WHAT YOU WILL DO:
Return the first line, the line containing "return asin(self.line.points[0][0] /", and every line between them, exactly as they stand.
━━━━━ SUPPLIED MATERIAL ━━━━━
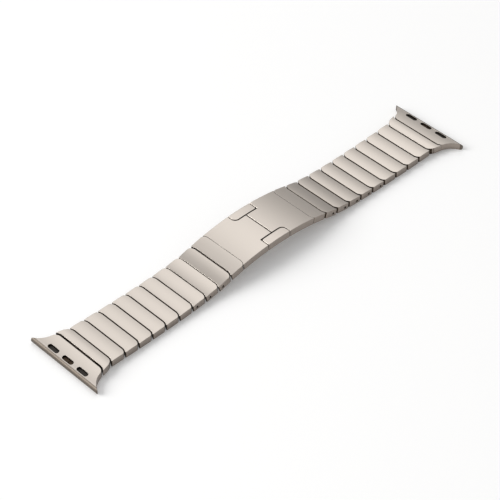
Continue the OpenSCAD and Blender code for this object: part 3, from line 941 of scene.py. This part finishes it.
@dataclass
class Clasp:
    """The two covers with their ends and the push buttons, all bent to one arc."""

    strand: Strand
    palette: Palette
    line: HingeLine
    radius: float = 79.25
    width: float = 17.3
    cover_half: float = 14.07
    cover_t: float = 1.05
    wall_t: float = 0.6
    middle_gap: float = 0.35
    fine_gap: float = 0.1
    button: tuple[float, float] = (8.6, 3.0)
    wide_round: float = 1.5
    tight_round: float = 0.5
    button_gap: float = 0.25
    travel: float = 0.3
    catch: tuple[float, float] = (1.95, 3.3)
    catch_t: float = 0.25
    pin_x: float = 0.9
    arm_room: tuple[float, float] = (0.71, 6.8)
    knuckle: tuple[float, float, float] = (0.62, 1.2, 4.0)
    pin_bore: tuple[float, float] = (0.36, 10.2)
    head: float = 1.7
    skin: float = 0.7
    key: tuple[float, float, float] = (1.35, 0.35, 1.1)
    hook: float = 1.1
    seam_shade_from: float = 12.0

    @property
    def seam(self) -> float:
        """Length of the flat top from the clasp's middle to the fine seam."""
        return self.radius * asin(self.cover_half / self.radius)

    @property
    def hinge_r(self) -> float:
        """Radius of the arc through the first hinge lines."""
        return self.radius - self.strand.top + self.strand.crown / 2

    @property
    def first_turn(self) -> float:
        """Angle from the clasp's middle to the first hinge line."""
        return asin(self.line.points[0][0] / self.hinge_r)

    @property
    def centre(self) -> float:
        """Height of the arc's centre."""
        return self.line.points[0][1] - self.hinge_r * cos(self.first_turn)

    def bent(self, x: Array, y: Array, z: Array) -> Points:
        """Bends flat points, X running along the top and Z up from it, to the clasp's arc."""
        angle, radius = x / self.radius, self.radius + z
        return radius * np.sin(angle), y, radius * np.cos(angle) + self.centre

    @staticmethod
    def rows(low: float, high: float) -> list[float]:
        """Gives places about a millimetre apart between two ends."""
        count = max(2, round(high - low))
        return [low + (high - low) * k / count for k in range(1, count)]

    @staticmethod
    def corner(x: float, y: float, radius: float, start: int, turn: int, steps: int = 8) -> Outline:
        """Gives an arc about a point, from a start angle over a turn, both in degrees."""
        angles = [radians(start + turn * k / steps) for k in range(steps + 1)]
        return [(x + radius * cos(a), y + radius * sin(a)) for a in angles]

    def cover_outline(self) -> Outline:
        """Gives the outline of the right cover, with its share of both button notches."""
        s, w = self.strand, self.width / 2
        back = s.seam.edge(w, self.fine_gap, self.seam - s.seam.front, lambda x: w, -0.5)
        notch_x = self.button[0] / 2 + self.button_gap
        notch_y = w - self.button[1] - self.travel - 0.05
        wide = self.wide_round + self.button_gap
        near = self.corner(notch_x - wide, -notch_y - wide, wide, 90, -90)
        far = self.corner(notch_x - 0.05, notch_y + 0.05, 0.05, 0, -90, 3)
        middle = self.middle_gap / 2
        return ([(middle, -notch_y)] + near + [(notch_x, -w)] + back
                + [(notch_x, w)] + far + [(middle, notch_y)])

    def round_wing(self, piece: Piece, near_seam: Test) -> None:
        """Rounds the rims of a flat part of a wing, hardly any at the foot and on the fine seam."""
        w, top = self.width / 2 - 0.05, at_top(0)
        fine = lambda e: near_seam(e) & (np.abs(e[:, :, 1]) < w).any(axis=1)
        Bench.round_edges(piece, FINE, lambda e: top(e) & fine(e), 2)
        Bench.round_edges(piece, self.strand.rim, lambda e: top(e) & ~fine(e))
        Bench.round_edges(piece, FINE, at_foot(-self.strand.thickness), 2)

    def cover(self) -> Piece:
        """Shapes the right-hand cover: top plate, side walls, knuckles and catches."""
        w, deep = self.width / 2, self.strand.thickness
        piece = Bench.plate("cover", self.cover_outline(), -deep, 0)
        self.round_wing(piece, lambda e: (e[:, :, 0] > self.seam - 0.3).all(axis=1))
        hollow = w - self.wall_t
        Bench.carve(piece, Bench.block((-2, -hollow, -deep - 1), (20, hollow, -self.cover_t)))
        Bench.saw(piece, self.rows(0.2, self.seam + 0.8))
        low, high = self.catch
        catch_y = w - self.button[1] - 0.7
        for sign in (-1, 1):
            ys = sorted((sign * catch_y, sign * (catch_y + self.catch_t)))
            Bench.fuse(piece, Bench.block((low, ys[0], -1.37), (high, ys[1], 0.05 - self.cover_t)))
        Bench.form(piece, self.bent)
        x, room = self.pin_x, self.arm_room[1] / 2
        z = sqrt((self.radius - self.cover_t - 0.04) ** 2 - x ** 2) + self.centre
        Bench.carve(piece, Bench.rod(*self.arm_room, (x, 0, z)),
                    Bench.block((x - 2, -room, z - 2), (x, room, z + 0.5)))
        radius, length, y = self.knuckle
        for sign in (-1, 1):
            Bench.fuse(piece, Bench.rod(radius, length, (x, sign * y, z)))
        Bench.carve(piece, Bench.rod(*self.pin_bore, (x, 0, z)))
        paints = self.palette
        # Painted shade: darker side walls, and dark walls at the fine seam near the cover's end.
        paints.dress_with_painted_wall_shade(piece)
        paints.paint(piece, paints.gap, lambda c, n: n.x > paints.ALONG
                     and n.z < paints.SEAM_UPRIGHT and c.x > self.seam_shade_from)
        Bench.smooth(piece)
        return piece

    def cover_end(self) -> Piece:
        """Shapes the right-hand end of a wing, which carries the first link."""
        s, w = self.strand, self.width / 2
        first = self.radius * self.first_turn
        side = lambda x: w
        outline = s.seam.edge(w, s.seam.gap, first, side, s.seam.horn)
        outline += s.seam.edge(w, 0.0, self.seam - s.seam.front, side, s.seam.shoulder)[::-1]
        piece = Bench.plate("cover_end", outline, -s.thickness, 0)
        self.round_wing(piece, lambda e: (e[:, :, 0] < self.seam + 1.4).all(axis=1))
        Bench.saw(piece, self.rows(self.seam, first + s.seam.front + 0.6))
        Bench.form(piece, self.bent)
        x, z = self.line.points[0]
        hinge = Matrix.Translation((x, 0, z)) @ Matrix.Rotation(self.first_turn, 4, "Y")
        pocket = s.pocket()
        pocket.data.transform(hinge)
        reach = 2 * (w - s.blind)
        Bench.carve(piece, pocket, Bench.rod(s.bore_r, reach, hinge.translation))
        # finish paints shade: darker side walls and dark walls along both seams.
        self.palette.finish(piece, Bench.rod(s.pin_r, reach - s.pin_play, hinge.translation))
        return piece

    def push_button(self) -> Piece:
        """Shapes the near push button: head, outer wall, guide key and two latch hooks."""
        x, w = self.button[0] / 2, self.width / 2
        inner, wide, tight = self.button[1] - w, self.wide_round, self.tight_round
        outline = [(-x, -w), (x, -w)] + self.corner(x - wide, inner - wide, wide, 0, 90)
        outline += self.corner(tight - x, inner - tight, tight, 90, 90, 5)
        piece = Bench.plate("push_button", outline, -self.head, 0)
        Bench.round_edges(piece, 0.12, at_top(0))
        low, high, half = inner - self.key[0], inner - self.key[1], self.key[2]
        Bench.saw(piece, [self.skin - w, low, high], axis=1)
        Bench.saw(piece, [-3.2, -2.2, -half, 0, half, 2.2, 3.2])
        under = lambda f: (f[:, 1, 2] < -0.9) & (f[:, 0, 2] < NEAR - self.head)
        Bench.pull(piece, (0, 0, self.head - self.strand.thickness),
                   lambda f: under(f) & (f[:, 0, 1] < self.skin - w))
        Bench.pull(piece, (0, 0, -0.6), lambda f: under(f) & (np.abs(f[:, 0, 0]) < half)
                   & (f[:, 0, 1] > low) & (f[:, 0, 1] < high))
        tip = inner + self.hook
        for sign in (-1, 1):
            low, high = sorted(sign * x for x in self.catch)
            Bench.fuse(piece, Bench.block((low, inner - 0.2, -self.head), (high, tip, -1.45)),
                       Bench.block((low, inner + 0.9, NEAR - self.head), (high, tip, -1.15)))
        Bench.form(piece, self.bent)
        # Painted shade: darker side walls on the button.
        self.palette.dress_with_painted_wall_shade(piece)
        Bench.smooth(piece)
        return piece

    def build(self) -> None:
        """Shapes the right half and the near button, and sets a copy in each place."""
        cover, end, button = self.cover(), self.cover_end(), self.push_button()
        for half in Half:
            for pattern, part in ((cover, "cover"), (end, "cover_end")):
                name = f"{half.value}_{part}"
                piece = Bench.copy(pattern, f"{name}_satin")
                Bench.place(piece, half.turn, f"{half.value}_wing", name)
        for side, half in (("near", Half.RIGHT), ("far", Half.LEFT)):
            piece = Bench.copy(button, f"push_button_{side}")
            Bench.place(piece, half.turn, f"button_{side}", f"clasp_button_{side}")
        Bench.scrap(cover, end, button)


@dataclass
class Fittings:
    """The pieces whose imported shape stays: the clasp's works, pins, springs, detents and pads."""

    palette: Palette

    def material(self, name: str) -> Material:
        """Chooses the finish of a node by its name."""
        if "pads" in name:
            return self.palette.rubber
        # Detents get the dark gap metal: painted shade inside the windows.
        if name.endswith("_detent"):
            return self.palette.gap
        if name == "clasp_base" or name.endswith("_arm") or "release" in name:
            return self.palette.inner
        return self.palette.steel

    def build(self, nodes: dict[str, Piece]) -> None:
        """Dresses each node that still shows."""
        for name, node in nodes.items():
            if not node.hide_render:
                self.palette.dress(node, self.material(name))
                log.info("%s: dressed as %s", name, node.data.materials[0].name)


@dataclass(frozen=True)
class Softbox:
    """A large soft lamp that faces the bracelet."""

    name: str
    place: Place
    size: tuple[float, float]
    power: float
    colour: Colour

    def build(self) -> None:
        """Hangs the lamp."""
        Bench.put_down()
        bpy.ops.object.light_add(type="AREA", location=self.place)
        lamp = bpy.context.object
        lamp.name = self.name
        lamp.rotation_euler = (-Vector(self.place)).to_track_quat("-Z", "Y").to_euler()
        lamp.data.shape, lamp.data.size, lamp.data.size_y = "RECTANGLE", *self.size
        lamp.data.energy, lamp.data.color = self.power, self.colour


@dataclass(frozen=True)
class Sky:
    """Even light from all round, with a broad bright patch."""

    even: float = 0.438
    patch: float = 1.45
    focus: float = 16.6
    towards: Place = (0.423, 0.419, 0.803)

    def build(self) -> None:
        """Wires the sky."""
        world = bpy.data.worlds.new("studio")
        wiring = Wiring(world, "BACKGROUND")
        view = wiring.node("ShaderNodeTexCoord", out="Generated")
        facing = wiring.node("ShaderNodeVectorMath", {"operation": "DOT_PRODUCT"},
                             {0: view, 1: self.towards}, out="Value")
        facing = wiring.node("ShaderNodeMath", {"operation": "MAXIMUM"}, {0: facing, 1: 0.0})
        wiring.set(Color=(1.0, 1.0, 1.0, 1.0),
                   Strength=facing ** self.focus * self.patch + self.even)
        bpy.context.scene.world = world


@dataclass(frozen=True)
class Studio:
    """The pale table, the soft light round it and the camera."""

    azimuth: float = -44.105
    elevation: float = 42.635
    distance: float = 0.5721
    target: Place = (-0.00461, -0.00103, 0.0)
    lens: float = 139.24
    sky: Sky = Sky()
    key: Softbox = Softbox("key_softbox", (-1.2, 1.1, 1.1), (1.29, 1.29), 30.6, (1.0, 0.995, 0.985))

    def table(self) -> None:
        """Lays the table under the bracelet."""
        Bench.put_down()
        bpy.ops.mesh.primitive_grid_add(x_subdivisions=2, y_subdivisions=2, size=6)
        table = bpy.context.object
        table.name = table.data.name = "table"
        Palette.dress(table, PaleTable("pale_table").material())

    def camera(self) -> None:
        """Sets up the camera."""
        turn, rise = radians(self.azimuth), radians(self.elevation)
        back = Vector((sin(turn) * cos(rise), -cos(turn) * cos(rise), sin(rise)))
        Bench.put_down()
        bpy.ops.object.camera_add(
            location=Vector(self.target) + back * self.distance, rotation=(pi / 2 - rise, 0, turn))
        camera = bpy.context.object
        camera.data.lens, camera.data.sensor_width = self.lens, 36.0
        camera.data.sensor_fit, camera.data.clip_start = "HORIZONTAL", 0.01
        bpy.context.scene.camera = camera

    def build(self) -> None:
        """Sets up the whole studio."""
        self.camera()
        self.table()
        self.sky.build()
        self.key.build()
        bpy.context.scene.view_settings.view_transform = "Standard"


def main() -> None:
    """Builds the bracelet and the studio."""
    logging.basicConfig(level=logging.INFO, format="%(message)s")
    strand, palette = Strand(), Palette()
    lines = {half: HingeLine.read(half, frame["joints"]) for half in Half}
    Studio().build()
    Links(strand, palette).build(lines)
    EndPieces(strand, palette).build(lines)
    Clasp(strand, palette, lines[Half.RIGHT]).build()
    Fittings(palette).build(frame["nodes"])


if __name__ == "__main__":
    main()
━━━━━
EXERCISE SOLUTION:
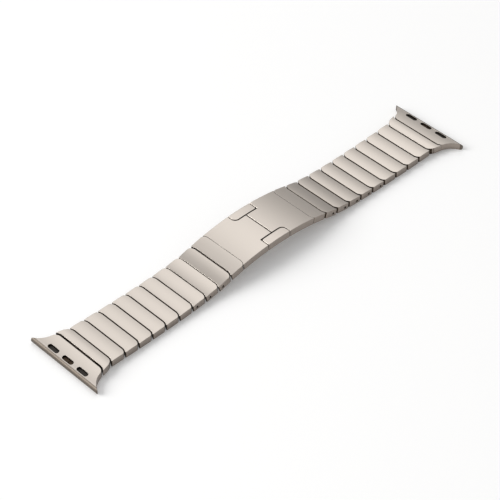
Continue the OpenSCAD and Blender code for this object: part 3, from line 941 of scene.py. This part finishes it.
@dataclass
class Clasp:
    """The two covers with their ends and the push buttons, all bent to one arc."""

    strand: Strand
    palette: Palette
    line: HingeLine
    radius: float = 79.25
    width: float = 17.3
    cover_half: float = 14.07
    cover_t: float = 1.05
    wall_t: float = 0.6
    middle_gap: float = 0.35
    fine_gap: float = 0.1
    button: tuple[float, float] = (8.6, 3.0)
    wide_round: float = 1.5
    tight_round: float = 0.5
    button_gap: float = 0.25
    travel: float = 0.3
    catch: tuple[float, float] = (1.95, 3.3)
    catch_t: float = 0.25
    pin_x: float = 0.9
    arm_room: tuple[float, float] = (0.71, 6.8)
    knuckle: tuple[float, float, float] = (0.62, 1.2, 4.0)
    pin_bore: tuple[float, float] = (0.36, 10.2)
    head: float = 1.7
    skin: float = 0.7
    key: tuple[float, float, float] = (1.35, 0.35, 1.1)
    hook: float = 1.1
    seam_shade_from: float = 12.0

    @property
    def seam(self) -> float:
        """Length of the flat top from the clasp's middle to the fine seam."""
        return self.radius * asin(self.cover_half / self.radius)

    @property
    def hinge_r(self) -> float:
        """Radius of the arc through the first hinge lines."""
        return self.radius - self.strand.top + self.strand.crown / 2

    @property
    def first_turn(self) -> float:
        """Angle from the clasp's middle to the first hinge line."""
        return asin(self.line.points[0][0] / self.hinge_r)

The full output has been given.